Erythema means an area of localised or, sometimes, generalised blanching redness of the skin as a result of vasodilation. It is usually caused by mechanical or physical skin injury (including radiation), infection or inflammation.
Red flag symptoms to look out for include:
Red flag symptoms
- Non-blanching in an unwell patient
- Marked systemic upset, fever or respiratory problems
- Spreading from broken skin (such as venous leg ulcers)
- Recent tick bite (especially if in a known geographical risk area for Lyme disease)
Reasons for acute or chronic/recurrent erythema range from obvious and simple conditions, such as localised urticarial reaction after an insect bite, through those of moderate significance, such as caloric or chemical burns of varying degrees, to potentially life-threatening situations such as anaphylaxis.
The most common possible medical causes are listed below. Note that up to 50% of occurrences of erythema have no apparent medical cause.
The most common possible medical causes are:
- Lyme disease
- Liver disease
- Erythema infectiosum
- Erythema multiforme
Erythema migrans develops as part of Lyme disease after infection with one of the four main Borellia species, which have geographical preferences. The incubation period may be three to 30 days after a tick bite or, possibly, after the inappropriate removal of an infective tick.
Patients may present with a large lesion (gradually expanding to up to 50cm diameter or so), often located on the limbs, which might be accompanied by other lesions elsewhere. It can have a pale ‘bull's eye’ centre and does not tend to itch or hurt, but can feel warm to the touch.
The red flag for Lyme disease is the presence of additional intermittent flu-like symptoms; body aches and swollen glands. Later on, complications including joint pains and swellings (predominantly of the knees, but the pains can shift between joints), facial palsy, limb paraesthesia, meningitis-like features or hepatitis can develop.
Prompt management with serology and antibiotic treatment according to local guidelines in at-risk cases is important.
Erythema infectiosum is also known as fifth disease or slapped cheek syndrome. It is caused by the human erythrovirus or parvovirus. It typically affects school-age children, with a peak occurrence in winter and spring. The majority of adults will have acquired immunity.
Erythema infectiosum may happen without really being noticed. In more obvious presentations, a bright looking rash starts on the face and spreads over the limbs, typically sparing the palms and soles (which may feel itchy).
This rash can sometimes come and go for several weeks before it fully resolves. Interestingly, the rash actually only starts at the time when the patient is already no longer contagious to others.
There is rarely any significant systemic upset, although some patients may have headaches, rhinorrhoea, a fever or an upset stomach. The condition resolves within a week by itself.

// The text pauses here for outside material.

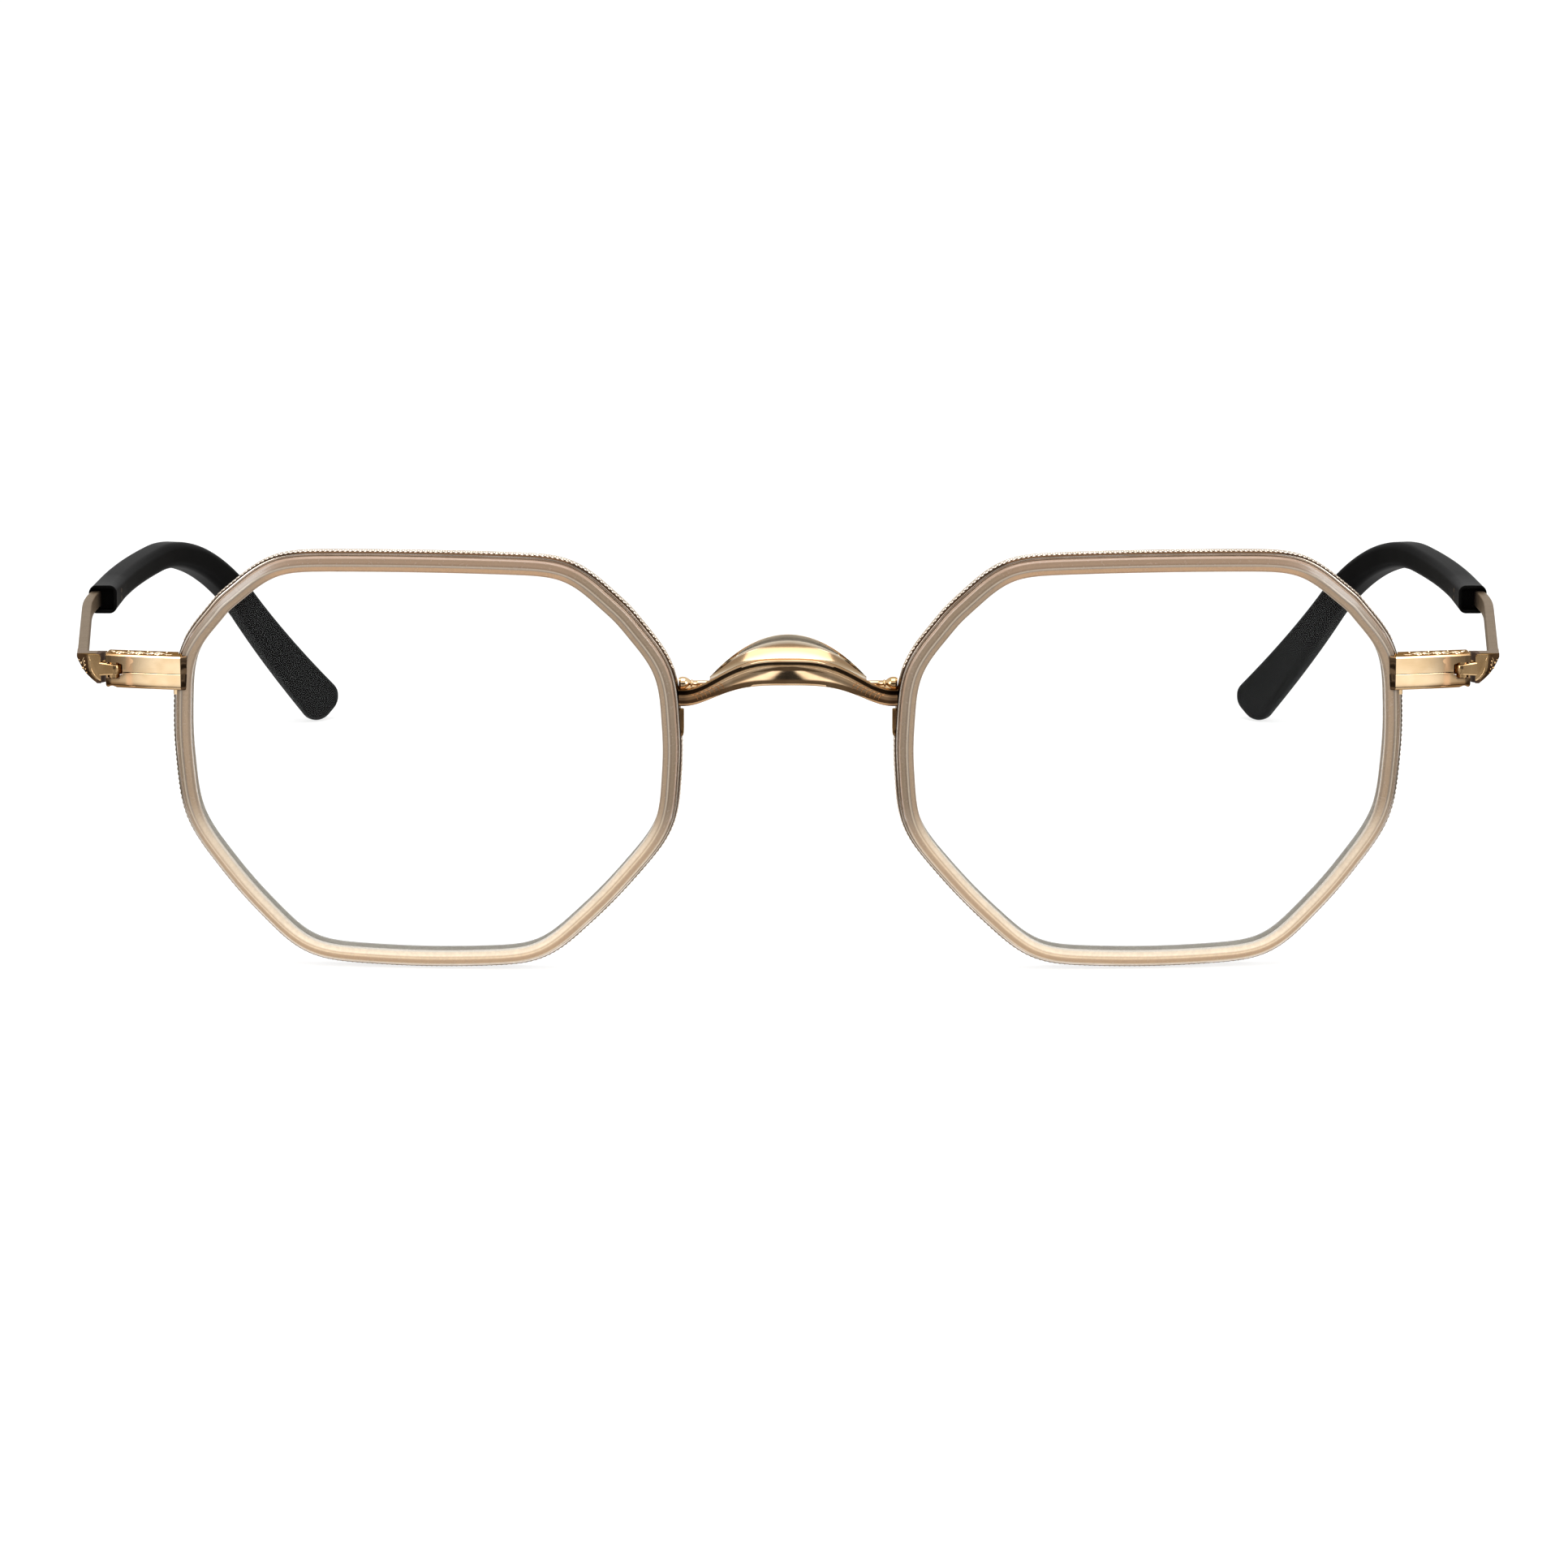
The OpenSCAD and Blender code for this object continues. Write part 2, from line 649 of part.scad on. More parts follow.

Exposure of pregnant women without immunity to the virus can be problematic. Although the chances are small, an infection can lead to an increased risk of miscarriage, foetal death (up to 10%), or chronic infection-related conditions, especially in the first 20 weeks of pregnancy.
Pregnant women with suspected infection should have a parvovirus serology and a possible referral for close ultrasound monitoring of foetal growth.
The other groups of adults at risk of complications from a late-acquired erythema infectiosum infection are patients with an impaired immune system (through an HIV infection, undergoing chemotherapy or radiotherapy, or those taking immunosuppressive drugs), or those with severe anaemia/sickle cell anaemia.
There is no method of prevention, such as a vaccination, for erythema infectiosum.
Erythema multiforme can develop as a reaction to medications (NSAIDs, antibiotics), infections or inflammatory conditions. It is not contagious. Symptoms are usually mild but may last for several weeks.
The rash starts as red spots, which can grow into patchy lesions with a target-cell or bull's eye-type centre and a darker outer ring. The lesions can be several centimetres wide and slightly itchy or uncomfortable. There may be general malaise, fever, some sensitivity to light, skin sores and joint aches.
Erythema multiforme usually affects patients under the age of 40 years. The main, potentially life-threatening complication, Stevens-Johnson syndrome, is rare. Relevant differential diagnoses including pemphigoid, pemphigus and dermatitis herpetiformis need to be considered.
If the patient is well, treating the underlying cause and symptomatic relief with antihistamines and topical steroids might be all that is needed. Very rarely, more severe complications may occur, such as cellulitis, septicaemia, or inflammation of the liver or the lungs.
There is a possibility of a recurrence of erythema multiforme, especially if it was caused by the Herpes simplex virus, which can be reactivated.